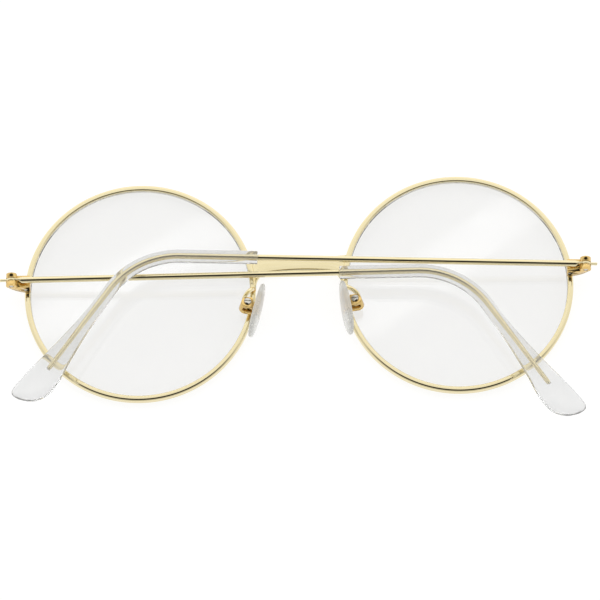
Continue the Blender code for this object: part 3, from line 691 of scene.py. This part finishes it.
@dataclass
class Bridge:
    """The flat strap between the rims, whose ends flare down where they are soldered on."""

    half_spacing: float = 35.5
    rim_reach: float = 25.9
    low: float = 4.25
    high: float = 7.25
    arch: float = 0.35
    flare: float = 3.1
    foot_top: float = 7.7
    foot_bottom: float = 0.1
    thickness: float = 1.15
    edge: float = 0.4
    rim_depth: float = 2.0

    def rim_side(self, y: Any) -> Any:
        """How far from the middle the rim's outside is at a height above the rims' centres."""
        return self.half_spacing - np.sqrt(self.rim_reach**2 - y**2)

    def build(self) -> None:
        """The strap: at each station the lower and upper edges are joined by a straight line,
        which bends to the rim's circle towards the end, and a rounded rectangle runs round it.

        The upper edge rises with the square of the distance. The lower edge sags with it, and
        past the flare's start it follows a quarter of an ellipse down to the foot."""
        end = self.rim_side(self.foot_bottom)
        start = end - self.flare
        turn = np.linspace(0.0, math.pi / 2, 26)
        plain = np.linspace(0.0, 1.0, 10)[:-1]
        low_x = np.concatenate([start * plain, start + self.flare * np.sin(turn)])
        sag = self.low - self.arch
        low_y = np.concatenate(
            [
                self.low - self.arch * plain**2,
                self.foot_bottom + (sag - self.foot_bottom) * np.cos(turn),
            ]
        )
        share = low_x / end
        top_x = self.rim_side(self.foot_top) * share
        top_y = self.high + (self.foot_top - self.high) * share**2
        half = np.hypot(top_x - low_x, top_y - low_y) / 2
        corner = np.full_like(half, self.edge)
        a, z = rounded_rectangle(half, np.full_like(half, self.thickness / 2), corner, 7)
        w = 0.5 + a / (2 * half[:, None])
        x = low_x[:, None] * (1 - w) + top_x[:, None] * w
        y = low_y[:, None] * (1 - w) + top_y[:, None] * w
        chord = end * (1 - w) + self.rim_side(self.foot_top) * w
        bow = share[:, None] ** 6 * (self.rim_side(y) - chord)
        right = xyz(x + bow, y, z + self.rim_depth / 2)
        left = right[::-1] * np.array([-1.0, 1.0, 1.0])
        middle = node_middle("right_rim")
        grid = np.concatenate([left, right[1:]]) * MM + np.array([0.0, middle[1], 0.0])
        dress(skin("bridge_strap", grid), GOLD_WIRE, "front", "gold_plate", "bridge")


# ---------- hinges and temples


@dataclass
class ClosingBlock:
    """The split block behind a rim's split, the screw that closes it and the hinge's screw."""

    side: Side

    def build(self) -> None:
        """Dresses the two cast halves and the two turned screws."""
        dress_machined(
            self.side,
            ("upper_endpiece", GOLD_BLOCK_PAINTED_BOUNCE, "front", "gold_plate"),
            ("lower_endpiece", GOLD_BLOCK_PAINTED_BOUNCE, "front", "gold_plate"),
            ("hinge_screw", STEEL, "front", "screw_steel"),
            ("lock_screw", STEEL, "front", "screw_steel"),
        )


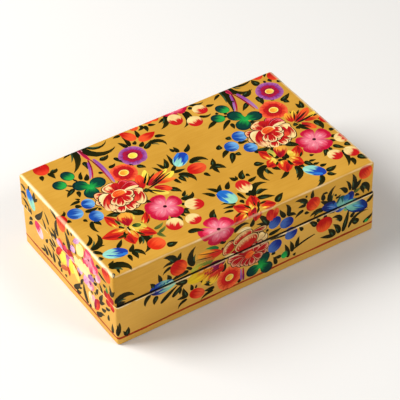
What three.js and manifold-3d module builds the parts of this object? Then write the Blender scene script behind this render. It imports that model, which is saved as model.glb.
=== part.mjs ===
// A rectangular papier-mache box with a lift-off lid, as painted and lacquered in Kashmir.
// Thin wooden boards, glued and nailed at the corners, carry a skin of paper layers and chalk ground.
// The box is skinned and painted closed, then sawn apart. A neck of four rebated strips, glued inside
// the base, stands above its rim, and the lid drops over it with a little play.
// Millimetres. +X runs along the long side, -Y is the front, +Z is up.
// The origin is the centre of the base's underside.

import * as THREE from "three";
import { mergeVertices } from "three/addons/utils/BufferGeometryUtils.js";
import Module from "manifold-3d";

const wasm = await Module();
wasm.setup();

// Driving dimensions
const WIDTH = 180;
const DEPTH = 108;
const HEIGHT = 52;
const BASE_HEIGHT = 29;
const SAW_GAP = 0.3;
const SKIN = 1;
const BOARD = 4;
const GLUE = 0.1;
const NECK = 2.6;
const NECK_RELIEF = 1.3;
const NECK_RISE = 6;
const PAD = 1.5;
const VELVET = 0.8;

// The lid sits against the front of the neck, a little back and to the left of the base.
const LID_SHIFT_X = -0.4;
const LID_SHIFT_Y = 1.2;

// Rounded edges of the skin
const CORNER_RADIUS = 2;
const TOP_ARRIS = 1.8;
const FOOT_ARRIS = 1;
const RIM_ARRIS = 0.5;
const ARC_STEPS = 6;

// Wire nails in the corner joints
const NAIL_RADIUS = 0.6;
const NAIL_HEAD_RADIUS = 1;
const NAIL_HEAD = 0.6;
const NAIL_LENGTH = 15;
const NAIL_TIP = 1.5;
const NAIL_SINK = 0.5;
const NAIL_CLEARANCE = 0.15;
const NAIL_SIDES = 12;
const NAIL_EDGE = 6;

// Sizes that follow
const LID_BOTTOM = BASE_HEIGHT + SAW_GAP;
const BOARD_OUTER = SKIN + GLUE;
const BOARD_INNER = BOARD_OUTER + BOARD;
const NECK_OUTER = BOARD_INNER + GLUE;
const NECK_INNER = NECK_OUTER + NECK;
const NECK_TOP = BASE_HEIGHT + NECK_RISE;
const FLOOR_TOP = SKIN + GLUE + BOARD;
const CEILING = HEIGHT - SKIN - GLUE - BOARD;

const skinPaint = new THREE.MeshStandardMaterial({ color: 0xd9a441, roughness: 0.3, metalness: 0.15 });
const boardWood = new THREE.MeshStandardMaterial({ color: 0xc9a577, roughness: 0.8, metalness: 0 });
const neckPaint = new THREE.MeshStandardMaterial({ color: 0x1d1410, roughness: 0.45, metalness: 0 });
const velvet = new THREE.MeshStandardMaterial({ color: 0x6d0f1c, roughness: 0.95, metalness: 0 });
const nailSteel = new THREE.MeshStandardMaterial({ color: 0x8d8a85, roughness: 0.4, metalness: 0.9 });

// Solids and booleans

function toSolid(geometry) {
  const plain = geometry.clone();
  plain.deleteAttribute("normal");
  plain.deleteAttribute("uv");
  const merged = mergeVertices(plain, 1e-4);
  return new wasm.Manifold(
    new wasm.Mesh({
      numProp: 3,
      vertProperties: new Float32Array(merged.attributes.position.array),
      triVerts: new Uint32Array(merged.index.array),
    }),
  );
}

function toGeometry(solid) {
  const mesh = solid.getMesh();
  const geometry = new THREE.BufferGeometry();
  geometry.setAttribute("position", new THREE.BufferAttribute(new Float32Array(mesh.vertProperties), 3));
  geometry.setIndex(new THREE.BufferAttribute(new Uint32Array(mesh.triVerts), 1));
  geometry.computeVertexNormals();
  return geometry;
}

// A box between two opposite corners.
function boxBetween([x0, y0, z0], [x1, y1, z1]) {
  const geometry = new THREE.BoxGeometry(x1 - x0, y1 - y0, z1 - z0);
  return geometry.translate((x0 + x1) / 2, (y0 + y1) / 2, (z0 + z1) / 2);
}

// A block centred on the Z axis, with round upright corners and round edges top and bottom.
function roundedBlock(zLow, zHigh, arris) {
  const outline = new THREE.Shape();
  const x = WIDTH / 2;
  const y = DEPTH / 2;
  const r = CORNER_RADIUS;
  outline.moveTo(x, -y + r);
  outline.lineTo(x, y - r);
  outline.absarc(x - r, y - r, r, 0, Math.PI / 2);
  outline.lineTo(-x + r, y);
  outline.absarc(-x + r, y - r, r, Math.PI / 2, Math.PI);
  outline.lineTo(-x, -y + r);
  outline.absarc(-x + r, -y + r, r, Math.PI, Math.PI * 1.5);
  outline.lineTo(x - r, -y);
  outline.absarc(x - r, -y + r, r, Math.PI * 1.5, Math.PI * 2);
  const geometry = new THREE.ExtrudeGeometry(outline, {
    depth: zHigh - zLow - 2 * arris,
    curveSegments: ARC_STEPS,
    bevelEnabled: true,
    bevelThickness: arris,
    bevelSize: arris,
    bevelOffset: -arris,
    bevelSegments: ARC_STEPS,
  });
  return geometry.translate(0, 0, zLow + arris);
}

// The space inside a rectangle set in from the outside by inset, between two heights.
function insideSpace(inset, zLow, zHigh) {
  const x = WIDTH / 2 - inset;
  const y = DEPTH / 2 - inset;
  return boxBetween([-x, -y, zLow], [x, y, zHigh]);
}

function mesh(name, geometry, material) {
  const made = new THREE.Mesh(geometry, material);
  made.name = name;
  return made;
}

// Skins: one open shell of paper and ground over each half

function baseSkin() {
  const foot = toSolid(roundedBlock(0, HEIGHT, FOOT_ARRIS));
  const rim = toSolid(roundedBlock(-HEIGHT, BASE_HEIGHT, RIM_ARRIS));
  const shell = foot.intersect(rim).subtract(toSolid(insideSpace(SKIN, SKIN, HEIGHT)));
  return mesh("base_skin", toGeometry(shell), skinPaint);
}

function lidSkin() {
  const top = toSolid(roundedBlock(0, HEIGHT, TOP_ARRIS));
  const rim = toSolid(roundedBlock(LID_BOTTOM, 2 * HEIGHT, RIM_ARRIS));
  const shell = top.intersect(rim).subtract(toSolid(insideSpace(SKIN, 0, HEIGHT - SKIN)));
  return mesh("lid_skin", toGeometry(shell), skinPaint);
}

// Nails: each is driven through a long board into the end of a side board

const NAIL_X = WIDTH / 2 - BOARD_OUTER - BOARD / 2;
const NAIL_Y = DEPTH / 2 - BOARD_OUTER - NAIL_SINK;

function nailProfile(extra) {
  const head = NAIL_HEAD_RADIUS + extra;
  const shank = NAIL_RADIUS + extra;
  const end = NAIL_LENGTH + extra;
  return [
    new THREE.Vector2(0, -end),
    new THREE.Vector2(shank, -end + NAIL_TIP),
    new THREE.Vector2(shank, -NAIL_HEAD - extra),
    new THREE.Vector2(head, -NAIL_HEAD - extra),
    new THREE.Vector2(head, extra),
    new THREE.Vector2(0, extra),
  ];
}

// The profile is turned about Y with its head at the top. side is -1 at the front and 1 at the back.
function nailAt(x, side, z, extra) {
  const geometry = new THREE.LatheGeometry(nailProfile(extra), NAIL_SIDES);
  if (side < 0) geometry.rotateZ(Math.PI);
  return geometry.translate(x, side * NAIL_Y, z);
}

// The sunk head's hole, filled with ground on the real box, is left open as far as the board's face.
function nailHole(x, side, z) {
  const sink = new THREE.CylinderGeometry(
    NAIL_HEAD_RADIUS + NAIL_CLEARANCE,
    NAIL_HEAD_RADIUS + NAIL_CLEARANCE,
    2 * NAIL_SINK,
    NAIL_SIDES,
  );
  sink.translate(x, side * (NAIL_Y + NAIL_SINK), z);
  return toSolid(nailAt(x, side, z, NAIL_CLEARANCE)).add(toSolid(sink));
}

function nailPlaces(zLow, zHigh) {
  const places = [];
  for (const [endName, side] of [["front", -1], ["back", 1]]) {
    for (const [sideName, x] of [["left", -NAIL_X], ["right", NAIL_X]]) {
      for (const [levelName, z] of [["lower", zLow + NAIL_EDGE], ["upper", zHigh - NAIL_EDGE]]) {
        places.push({ name: `${endName}_${sideName}_${levelName}`, x, side, z });
      }
    }
  }
  return places;
}

// Walls: long boards at front and back, side boards between them

function walls(prefix, zLow, zHigh) {
  const x = WIDTH / 2;
  const y = DEPTH / 2;
  const sideEnd = y - BOARD_INNER - GLUE;
  const boards = {
    front: boxBetween([-x + BOARD_OUTER, -y + BOARD_OUTER, zLow], [x - BOARD_OUTER, -y + BOARD_INNER, zHigh]),
    back: boxBetween([-x + BOARD_OUTER, y - BOARD_INNER, zLow], [x - BOARD_OUTER, y - BOARD_OUTER, zHigh]),
    left: boxBetween([-x + BOARD_OUTER, -sideEnd, zLow], [-x + BOARD_INNER, sideEnd, zHigh]),
    right: boxBetween([x - BOARD_INNER, -sideEnd, zLow], [x - BOARD_OUTER, sideEnd, zHigh]),
  };
  const places = nailPlaces(zLow, zHigh);
  const made = [];
  for (const [name, geometry] of Object.entries(boards)) {
    let board = toSolid(geometry);
    for (const { x: nailX, side, z } of places) board = board.subtract(nailHole(nailX, side, z));
    made.push(mesh(`${prefix}_${name}_board`, toGeometry(board), boardWood));
  }
  for (const { name, x: nailX, side, z } of places) {
    made.push(mesh(`${prefix}_nail_${name}`, nailAt(nailX, side, z, 0), nailSteel));
  }
  return made;
}

// Neck: each strip is full thickness below the rim and thinner above it, so that the lid has play

const NECK_LIP = NECK_OUTER + NECK_RELIEF;

// The part above the rim, drawn in section across the strip, with its top edge eased.
function neckLip(length) {
  const section = new THREE.Shape();
  const thickness = NECK_INNER - NECK_LIP;
  const ease = thickness / 2;
  const root = BASE_HEIGHT - NECK_RISE;
  section.moveTo(0, root);
  section.lineTo(thickness, root);
  section.lineTo(thickness, NECK_TOP - ease);
  section.absarc(ease, NECK_TOP - ease, ease, 0, Math.PI);
  section.lineTo(0, root);
  const geometry = new THREE.ExtrudeGeometry(section, {
    depth: length,
    curveSegments: ARC_STEPS,
    bevelEnabled: false,
  });
  geometry.translate(0, 0, -length / 2);
  return geometry.rotateX(Math.PI / 2);
}

function neckStrip(name, x, reach, endInset, lipEndInset, turn) {
  const root = boxBetween([-x + NECK_OUTER, -reach + endInset, FLOOR_TOP + GLUE], [
    -x + NECK_INNER,
    reach - endInset,
    BASE_HEIGHT,
  ]);
  const lip = neckLip(2 * (reach - lipEndInset)).translate(-x + NECK_LIP, 0, 0);
  const strip = toGeometry(toSolid(root).add(toSolid(lip)));
  return mesh(name, strip.rotateZ(turn), neckPaint);
}

function neck() {
  const x = WIDTH / 2;
  const y = DEPTH / 2;
  const sideEnd = NECK_INNER + GLUE;
  return [
    neckStrip("neck_left", x, y, sideEnd, sideEnd, 0),
    neckStrip("neck_right", x, y, sideEnd, sideEnd, Math.PI),
    neckStrip("neck_front", y, x, NECK_OUTER, NECK_LIP, Math.PI / 2),
    neckStrip("neck_back", y, x, NECK_OUTER, NECK_LIP, -Math.PI / 2),
  ];
}

// Linings: a padded card on the floor and ceiling, and one velvet strip folded round each wall

function pad(name, inset, zLow) {
  return mesh(name, insideSpace(inset, zLow, zLow + PAD), velvet);
}

// The strip's two ends meet at the back right corner with a hair's gap.
function wallLining(name, inset, zLow, zHigh) {
  const slit = 4 * GLUE;
  const x = WIDTH / 2 - inset;
  const y = DEPTH / 2 - inset;
  const ring = toSolid(boxBetween([-x, -y, zLow], [x, y, zHigh]))
    .subtract(toSolid(insideSpace(inset + VELVET, zLow - 1, zHigh + 1)))
    .subtract(toSolid(boxBetween([x - VELVET - slit, y - 2 * VELVET, zLow - 1], [x - VELVET, y + 1, zHigh + 1])));
  return mesh(name, toGeometry(ring), velvet);
}

function base() {
  const group = new THREE.Group();
  const lining = NECK_INNER + GLUE;
  const floor = insideSpace(BOARD_OUTER, SKIN + GLUE, FLOOR_TOP);
  group.add(
    baseSkin(),
    mesh("base_floor_board", floor, boardWood),
    ...walls("base", FLOOR_TOP + GLUE, BASE_HEIGHT),
    ...neck(),
    pad("base_floor_pad", lining, FLOOR_TOP + GLUE),
    wallLining("base_wall_lining", lining, FLOOR_TOP + PAD + 2 * GLUE, NECK_TOP - 1),
  );
  return group;
}

function lid() {
  const group = new THREE.Group();
  const lining = BOARD_INNER + GLUE;
  const top = insideSpace(BOARD_OUTER, CEILING, HEIGHT - SKIN - GLUE);
  const padBottom = CEILING - GLUE - PAD;
  group.add(
    lidSkin(),
    mesh("lid_top_board", top, boardWood),
    ...walls("lid", LID_BOTTOM, CEILING - GLUE),
    pad("lid_ceiling_pad", lining, padBottom),
    wallLining("lid_wall_lining", lining, NECK_TOP + 1, padBottom - GLUE),
  );
  group.position.set(LID_SHIFT_X, LID_SHIFT_Y, 0);
  return group;
}

const box = new THREE.Group();
box.add(base(), lid());
export default box;
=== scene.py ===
# %% [markdown]
# A papier-mache box with a lift-off lid, painted with flower sprays on gold and lacquered.
# The wooden core, the neck and the linings come from the packed model. This script makes the skins,
# paints them stroke by stroke, lines the inside with velvet, and sets a plain studio round the box.

import cmath
import math
import random

import bmesh
import bpy
import numpy as np
from mathutils import Matrix, Vector


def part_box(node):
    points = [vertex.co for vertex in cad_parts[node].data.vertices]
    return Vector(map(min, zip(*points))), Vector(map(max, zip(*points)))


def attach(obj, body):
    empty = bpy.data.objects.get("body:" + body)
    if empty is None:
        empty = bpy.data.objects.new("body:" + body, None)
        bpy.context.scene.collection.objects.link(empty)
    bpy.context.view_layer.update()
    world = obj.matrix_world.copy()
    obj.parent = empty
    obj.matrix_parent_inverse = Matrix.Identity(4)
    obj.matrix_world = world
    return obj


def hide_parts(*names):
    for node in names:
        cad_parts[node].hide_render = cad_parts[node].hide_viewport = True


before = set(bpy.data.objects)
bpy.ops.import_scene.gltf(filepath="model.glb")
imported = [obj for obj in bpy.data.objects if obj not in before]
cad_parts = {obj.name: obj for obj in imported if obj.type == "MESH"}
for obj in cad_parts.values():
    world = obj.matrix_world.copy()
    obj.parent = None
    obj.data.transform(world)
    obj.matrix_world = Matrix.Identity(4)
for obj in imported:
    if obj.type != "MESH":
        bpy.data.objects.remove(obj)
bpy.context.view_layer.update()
MM = 0.001

# %% [markdown]
# The camera looks down at the front left corner through a long lens, so the box's edges stay almost
# parallel. Its place is worked out from a turn, a height and a distance, as on a studio boom, and a
# small roll levels it the way the picture was taken.

# %% Camera
AZIMUTH = math.radians(-32.39)
ELEVATION = math.radians(40.78)
ROLL = math.radians(-0.98)
DISTANCE = 1150.3 * MM
LENS = 173.75
TARGET = Vector((1.47, 1.27, 26.0)) * MM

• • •

▶ _What you are asked to do_: Above are the records. Print exactly, and only, the lines from the line with "const top = insideSpace(BOARD_OUTER, CEILING, HEIGHT" to the line with "if empty is", both inclusive.

▶ _Full answer_:
  const top = insideSpace(BOARD_OUTER, CEILING, HEIGHT - SKIN - GLUE);
  const padBottom = CEILING - GLUE - PAD;
  group.add(
    lidSkin(),
    mesh("lid_top_board", top, boardWood),
    ...walls("lid", LID_BOTTOM, CEILING - GLUE),
    pad("lid_ceiling_pad", lining, padBottom),
    wallLining("lid_wall_lining", lining, NECK_TOP + 1, padBottom - GLUE),
  );
  group.position.set(LID_SHIFT_X, LID_SHIFT_Y, 0);
  return group;
}

const box = new THREE.Group();
box.add(base(), lid());
export default box;
=== scene.py ===
# %% [markdown]
# A papier-mache box with a lift-off lid, painted with flower sprays on gold and lacquered.
# The wooden core, the neck and the linings come from the packed model. This script makes the skins,
# paints them stroke by stroke, lines the inside with velvet, and sets a plain studio round the box.

import cmath
import math
import random

import bmesh
import bpy
import numpy as np
from mathutils import Matrix, Vector


def part_box(node):
    points = [vertex.co for vertex in cad_parts[node].data.vertices]
    return Vector(map(min, zip(*points))), Vector(map(max, zip(*points)))


def attach(obj, body):
    empty = bpy.data.objects.get("body:" + body)
    if empty is None:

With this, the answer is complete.